MoS(2)‐Coupled Carbon Nanosheets Encapsulated on Sodium Titanate Nanowires as Super‐Durable Anode Material for Sodium‐Ion Batteries

There is an ever‐increasing demand for rechargeable batteries with fast charging, long cycling, high safety, and low cost in new energy storage systems. Herein, a heterogeneous architecture composed of MoS(2)‐coupled carbon nanosheets encapsulated on sodium titanate nanowires is developed and demonstrated as an advanced anode for sodium‐ion batteries (SIBs).

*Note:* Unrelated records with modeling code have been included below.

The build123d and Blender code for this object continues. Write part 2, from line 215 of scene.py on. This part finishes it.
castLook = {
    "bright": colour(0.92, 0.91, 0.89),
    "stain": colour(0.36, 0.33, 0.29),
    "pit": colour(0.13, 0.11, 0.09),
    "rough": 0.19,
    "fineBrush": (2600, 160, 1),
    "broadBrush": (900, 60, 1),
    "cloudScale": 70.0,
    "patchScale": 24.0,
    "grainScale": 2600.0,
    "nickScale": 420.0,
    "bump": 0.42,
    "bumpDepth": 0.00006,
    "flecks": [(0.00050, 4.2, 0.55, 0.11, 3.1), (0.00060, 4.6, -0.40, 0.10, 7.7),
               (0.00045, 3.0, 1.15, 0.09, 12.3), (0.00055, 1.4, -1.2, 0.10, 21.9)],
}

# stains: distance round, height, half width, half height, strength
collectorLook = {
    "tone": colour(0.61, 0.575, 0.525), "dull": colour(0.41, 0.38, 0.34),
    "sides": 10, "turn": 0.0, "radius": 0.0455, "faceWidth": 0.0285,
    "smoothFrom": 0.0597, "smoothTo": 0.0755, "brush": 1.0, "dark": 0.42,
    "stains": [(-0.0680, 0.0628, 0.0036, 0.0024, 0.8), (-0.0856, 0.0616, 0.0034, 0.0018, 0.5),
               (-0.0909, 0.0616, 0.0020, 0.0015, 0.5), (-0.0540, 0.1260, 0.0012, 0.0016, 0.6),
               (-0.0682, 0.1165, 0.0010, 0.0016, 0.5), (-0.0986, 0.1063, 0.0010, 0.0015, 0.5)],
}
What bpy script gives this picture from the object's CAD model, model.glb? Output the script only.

Owing to the synergistic effects of ultrastable substrate of 1D sodium titanate (NTO) nanowires, high‐capacity promoter of 2D MoS(2) nanosheets as well as the 2D conductive carbon matrix, the resulting 1D/2D–2D hybrid demonstrates excellent high‐rate capacity and super‐durable cyclability, delivering a stable capacity of up to 425.5 mAh g(−1) at 200 mA g(−1). Even at an ultrafast charging/discharging process within 80 s, the capacity can be maintained at 201 mAh g(−1) after 16 000 cycles with only 0.0012% capacity loss per cycle, one of the best high‐rate capacities and cyclabilities for NTO‐based hybrid composites. The present work highlights the designing protocol of hierarchical nanoarchitectures with stable substrate and high‐capacity electrodes for next‐generation energy storage applications.